Of Nolan, veteran DJ Peter Young says "he has a fanatical following of die-hard soul fans, but nobody outside that area of activity has heard of him, so I suppose you'd have to call him a cult figure".

Nolan made two sought-after albums in the early 1970s (No Apologies and Nolan) with legendary bands Little Feat and The Mothers of Invention, before dropping out of sight and letting, unbeknownst to him, his legend take shape. But soul fans in the UK picked up on Nolan's music via the northern soul scene, and, when Paul Weller covered his song If I Could Only Be Sure on his Studio 150 album in 2004, the musicologists came knocking, and in droves.

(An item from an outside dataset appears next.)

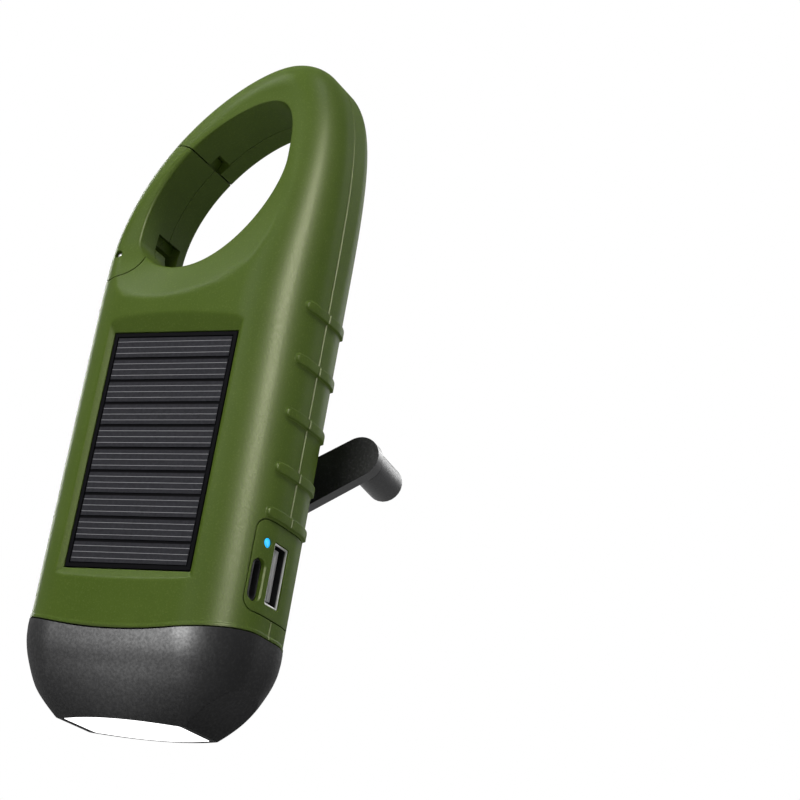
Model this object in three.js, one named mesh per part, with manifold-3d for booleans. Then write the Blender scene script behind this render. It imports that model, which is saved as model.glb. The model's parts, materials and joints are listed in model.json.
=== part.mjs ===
// Hand crank flashlight: a lamp head, a body with a solar panel and sockets, a folding crank and a
// carabiner ring with a sprung gate. Millimetres, +Z from the lamp to the ring, -Y is the front with
// the panel, +X the side with the sockets. The origin is the middle of the lamp's flat end face.
import * as THREE from 'three';
import { mergeVertices } from 'three/addons/utils/BufferGeometryUtils.js';
import Module from 'manifold-3d';

const wasm = await Module();
wasm.setup();

// Clearances shared by all pieces
const FIT_GAP = 0.3;
const RUN_GAP = 0.1;
const SEAM_GAP = 0.2;
const CUT_OVERRUN = 1;
const SLIVER = 0.02;
const FULL_TURN = Math.PI * 2;
const DEGREE = Math.PI / 180;

// Facets on round shapes; the extruder puts twice its segment count on each arc
const ROUND_SIDES = 24;
const SMALL_SIDES = 12;
const LARGE_SIDES = 36;
const ARC_STEPS = 3;
const FINE_ARC_STEPS = 6;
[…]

It's worth noting that José Feliciano's cover of Nolan's 1971 track I Like What You Give as well as Weller's deferentiality are moments when stars pay tribute to those who have influenced them.

"I had classical influences," he tells me in the dressing room before the gig, "and a little bit of gospel, and I just wanted to put it together.

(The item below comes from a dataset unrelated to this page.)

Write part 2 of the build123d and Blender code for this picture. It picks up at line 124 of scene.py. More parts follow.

"When I started out you had, say, a maximum of 100 artists who would dominate everything. But my break came when I met Gabriel Mekler of Steppenwolf who took me under his wing.

"I was making music in the late Sixties when the Civil Rights movement was in full swing," he says, "so it was a time of musical inspiration."

Mekler was a songwriter, musician and record producer who had helmed albums for Steppenwolf, Three Dog Night and Janis Joplin. "We became good friends. We rehearsed and practised for about a year to help me develop my style. He liked my voice and we listened to Otis Redding and Mick Jagger, primarily.

"Like the Laurel Canyon scene, a lot of artists just hung out together in the late Sixties. It was a local scene where people just wanted to play music. And luckily I got Frank Zappa's musicians, The Mothers Of Invention," he laughs. He subsequently married Frank's sister too. "R'n'b was big back then, but there was also a lot of cross-over. The issue with black radio stations of the time was that it wasn't that they didn't like me, they just didn't know where to place me."

It's mid gig and sweat streaks his cheeks as his face takes on the varnished, ecstatic look of the chapel icon. His shirt is open at the neck, the knotted sinews of his throat like roots of a bayou cypress.

He was born in 1949 in Los Angeles, a city of low-rise sprawl; it's a physicality which has influenced the soundscape of records made in LA, the production values of which stand in counterpoint to the industrial fulmination of the East Coast.

As a West Coast man, Nolan's sound possesses an unusual starkness and clarity, no doubt also influenced by the freer melding of sounds that could once be found in concentration in Laurel Canyon where hippies and soul men once smoked from the same peace pipe.

He's a compelling character because of this: "Back then you could meet John Lennon at the Troubadour three times a week... in the afternoon," he laughs. "Rick James too, who happened to be a fantastic timbales player. But now, with Stone Foundation, this is my highpoint. Now is the time to begin again."

A few years ago a friend of Nolan, a guy he has known since he was 18, gave him the heads up concerning his burgeoning cult status in the UK: "He said 'Nolan, they're playing some of your tunes at these things called all-nighters. You've got to check this out.'"

So he did, and what he found, like Sixto Rodriguez, is that redemption, when it comes, comes unexpectedly and under the sugared sun of an Indian summer. Age becomes Nolan Porter as it should us all. When we get there.